Attributing cell instructive features and multifunctionality to biological inks (bioinks) employed for three-dimensional (3D) printing strategies is very much essential to bring about a paradigm shift in developing next generation smart intuitive 3D bioprinted constructs. Giving perspective to this notion, we explore here the feasibilities in developing multifunctional silk-based cartilage and bone bioinks for recreating heterogeneous complicated tissue constructs such as the osteochondral interface. In this regard, the developed silk based bioinks exhibit shear thinning behaviour with quick thixotropic recovery (~90% recovery) aiding in printing self-standing structures with decent print fidelity. The hydrogel network within the 3D bioprinted constructs present good permeability enabling in forming an undulating demarcation region at the bioprinted osteochondral interface. Furthermore, the cartilage and bone inks used for the microextrusion based bioprinting of osteochondral constructs facilitate the spatial maturation and differentiation of encapsulated stem cells towards osteogenic and chondrogenic lineages.
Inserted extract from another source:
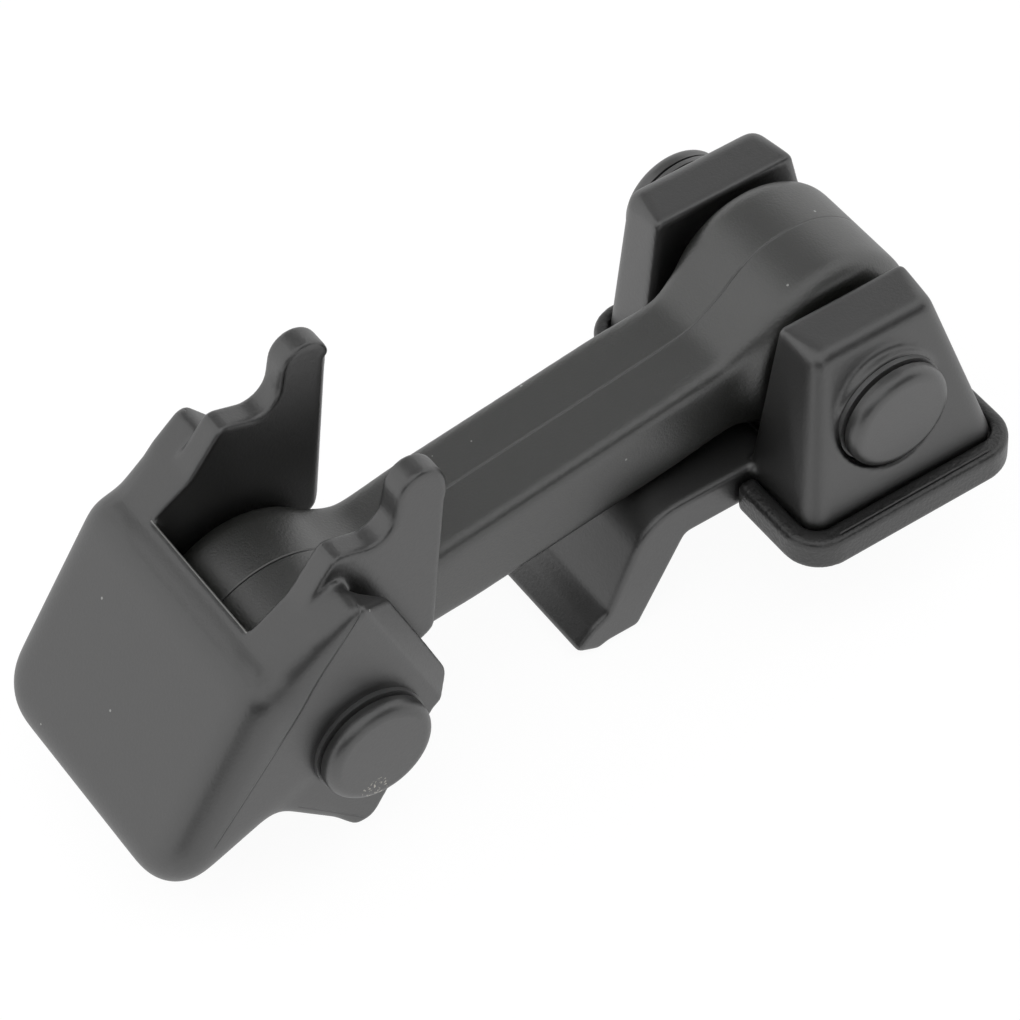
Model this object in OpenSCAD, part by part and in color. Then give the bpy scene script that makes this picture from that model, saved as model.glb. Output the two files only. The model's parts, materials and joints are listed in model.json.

The incorporation of strontium doped nano-apatites activates hypoxia inducible factor (HIF-1α) related genes, conferring proangiogenic and chondroprotective traits to the bioinks. Involvement of strontium in down regulating cyclooxygenase-2 via inhibiting prostaglandins (PGE2) pathway enabled anti-osteoclastic activity while favouring M2 macrophage biasness. Altogether, these findings corroborate the potential of the developed nanocomposite bioinks for fabricating clinically viable grafts for osteochondral defect repair associated with osteoporosis.